Transfer Stocks with Minimal Tax
If you’ve invested in booming stocks like Nvidia over the years, there’s a way for your heirs to inherit the value without taking a big tax hit.
This concept is called a “step-up in basis.” While it may sound technical, it’s a common method wealthy families use to grow and pass down wealth tax-efficiently.
Here’s how it works: Suppose a relative bought 100 shares of Nvidia back in 1999 at $12 each. Fast forward to now, those shares could be worth over $9 million. If those shares are left to someone in an estate, the new value is calculated based on the date of death, not the original purchase date. That means little or no capital gains taxes would be owed when those shares are sold.
Benjamin Trujillo, a wealth manager at Moneta in St. Louis, calls it “almost like magic” – and completely permitted under current tax law.
“Transferring wealth this way is surprisingly effective,” says Trujillo. “Investments can grow quietly, and then be passed on tax-efficiently.”
While laws around this tactic have been debated, the rule remains in place, making it a powerful method for passing down assets such as stocks, art, properties, or valuable collectibles.

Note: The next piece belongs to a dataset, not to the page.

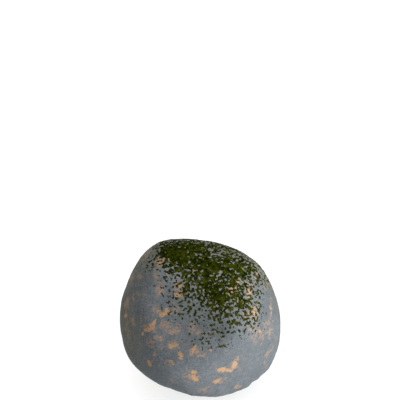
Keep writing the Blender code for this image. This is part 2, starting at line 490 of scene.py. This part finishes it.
# Each has a brushed area, this much larger, and those past a share of their own are tan inside. The
# strengths are the least, and what the patch's own share adds.
HIDDEN_HAZE_SIZE = 1.6
HIDDEN_HAZE_STRENGTH = (0.5, 0.4)
HIDDEN_TAN_FROM = 0.35
HIDDEN_TAN_STRENGTH = (0.55, 0.45)


def hit_or_none(tree, camera, x, y):
    """Where a pixel's line of sight meets the stone, if it does."""
    place, _, _, _ = tree.ray_cast(*pixel_ray(camera, x, y))
    return place


def patch_frame(tree, camera, x, y, width, height, turn_deg):
    """Middle of a patch on the stone, and its two half axes, found by sending its pixels out."""
    turn = math.radians(turn_deg)
    along = (math.cos(turn), -math.sin(turn))
    across = (math.sin(turn), math.cos(turn))
    middle = hit_or_none(tree, camera, x, y)
    if middle is None:
        return None
    halves = []
    for way, size in ((along, width), (across, height)):
        ends = [hit_or_none(tree, camera, x + s * way[0], y + s * way[1]) for s in (-1, 1)]
        ends = [middle if e is None else e for e in ends]
        pixels_apart = 1 if middle in ends else 2
        halves.append((ends[1] - ends[0]) / pixels_apart * size / 2)
    return middle, halves[0], halves[1]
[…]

Regularly Update Your Beneficiaries
If you’ve ever been asked to name a beneficiary on a bank or investment account, it might seem routine – or even confusing – but it serves an important purpose.
Many financial institutions allow you to list specific people who will receive your funds when you pass away. And in many cases, this process is much simpler and quicker than going through court systems.

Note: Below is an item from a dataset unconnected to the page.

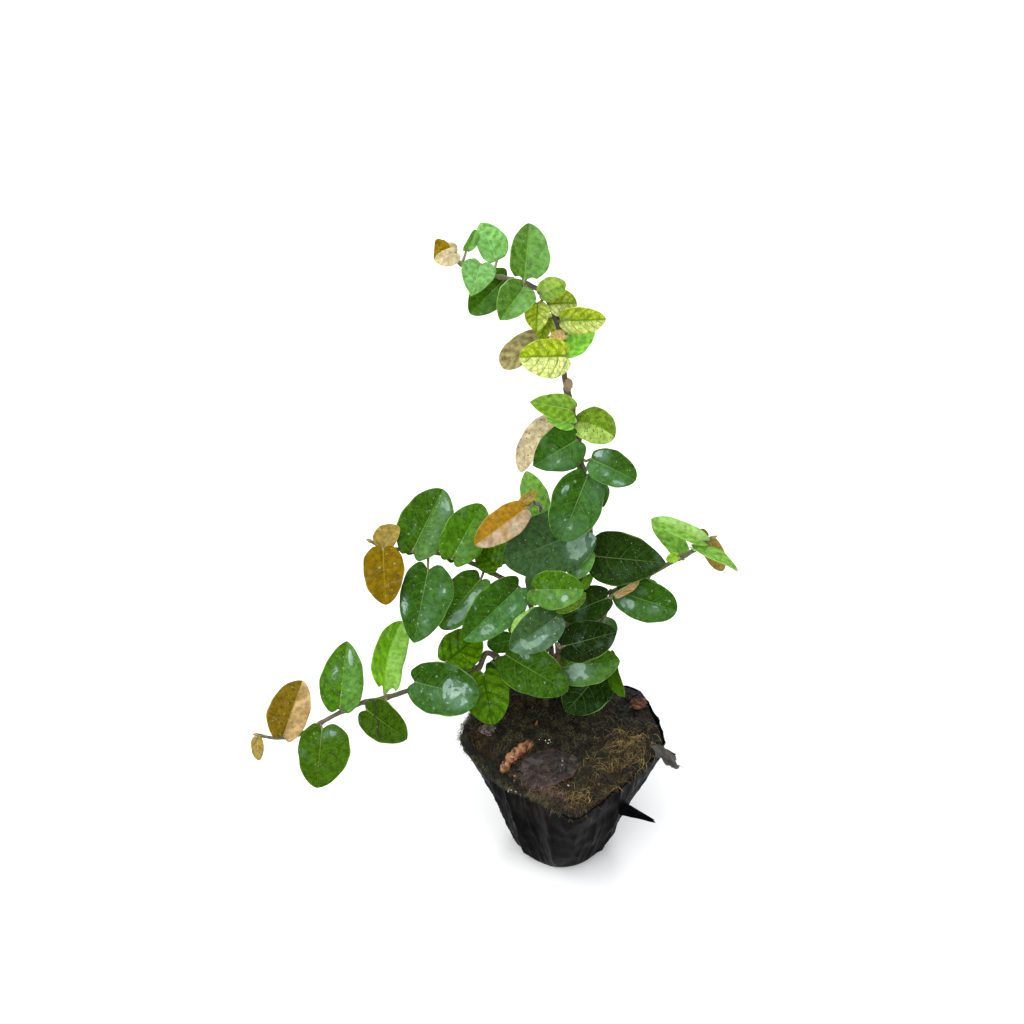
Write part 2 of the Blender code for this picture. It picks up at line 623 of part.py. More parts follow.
LITTER_LEAVES = {
    # middle pixel, length and width in mm, direction in degrees, curl across in degrees, colour
    "litter_copper_curl": ((517, 757), 13, 5.2, -54, 38, "bark"),
    "litter_dead_leaf": ((551, 772), 19, 16, -75, 4, "litter"),
    "litter_grey_leaf": ((486, 732), 6, 4, 60, 10, "litter"),
}


def make_litter_leaf(name, pixel, length, width, turn, curl, colour):
    """A fallen leaf that lies on the soil, a hair above it."""
    middle = seen_at_height(pixel, BAG_HEIGHT)
    turned = Matrix.Rotation(math.radians(turn), 3, "Z")
    bm = bmesh.new()
    bmesh.ops.create_grid(bm, x_segments=BLADE_CELLS, y_segments=BLADE_CELLS, size=1)
    for vert in bm.verts:
        along = row_place(vert.co.y)
        across = vert.co.x * half_width(along) * width * MM / 2
        spot = turned @ Vector((across, (along - 0.5) * length * MM, 0)) + middle
        rest = soil_top(spot.x, spot.y) + BLADE_THICKNESS / 2 + LITTER_GAP
        vert.co = (spot.x, spot.y, rest + abs(across) * math.tan(math.radians(curl)))
    bmesh.ops.remove_doubles(bm, verts=bm.verts, dist=WELD)
    bmesh.ops.triangulate(bm, faces=bm.faces)
    mesh = bpy.data.meshes.new(name)
    bm.to_mesh(mesh)
    bm.free()
    item = new_object(name, mesh, colour)
    thicken = item.modifiers.new("thickness", "SOLIDIFY")
    thicken.thickness = BLADE_THICKNESS
    thicken.offset = 0


def make_bark():
    """A reddish clump of bark that lies by the right edge of the soil."""
    middle = seen_at_height(BARK_PIXEL, BAG_HEIGHT)
    draw = random.Random(4)
    bm = bmesh.new()
    bmesh.ops.create_icosphere(bm, subdivisions=2, radius=BARK_RADIUS)
    for vert in bm.verts:
        vert.co *= 0.85 + 0.3 * draw.random()
        vert.co.z = max(vert.co.z, -0.5 * BARK_RADIUS) * 0.7
    low = min(vert.co.z for vert in bm.verts)
    seat = soil_top(middle.x, middle.y) + BARK_GAP - low
    bmesh.ops.translate(bm, verts=bm.verts, vec=Vector((middle.x, middle.y, seat)))
    mesh = bpy.data.meshes.new("litter_bark")
    bm.to_mesh(mesh)
    bm.free()
    new_object("litter_bark", mesh, "bark")


NODE_COLOURS = {"leader_yellow": "yellow", "leader_tip": "fresh"}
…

“It’s one of the least complicated methods to transfer assets,” says Allison Harrison, an estate attorney in Columbus, Ohio.
Something noteworthy: beneficiary designations typically take precedence over instructions in a will. That means if you haven’t updated your designations after a major life change, an unintended person – like a former spouse – could inherit your assets.
Creating a thoughtful plan and reviewing details regularly can make all the difference. Experts agree that taking time now to set things up correctly is what distinguishes wealthier families from those who risk losing value to disorganization or legal fees.
“Families with means tend to plan ahead,” says Fry. “They make sure their decisions and legacies are safeguarded.”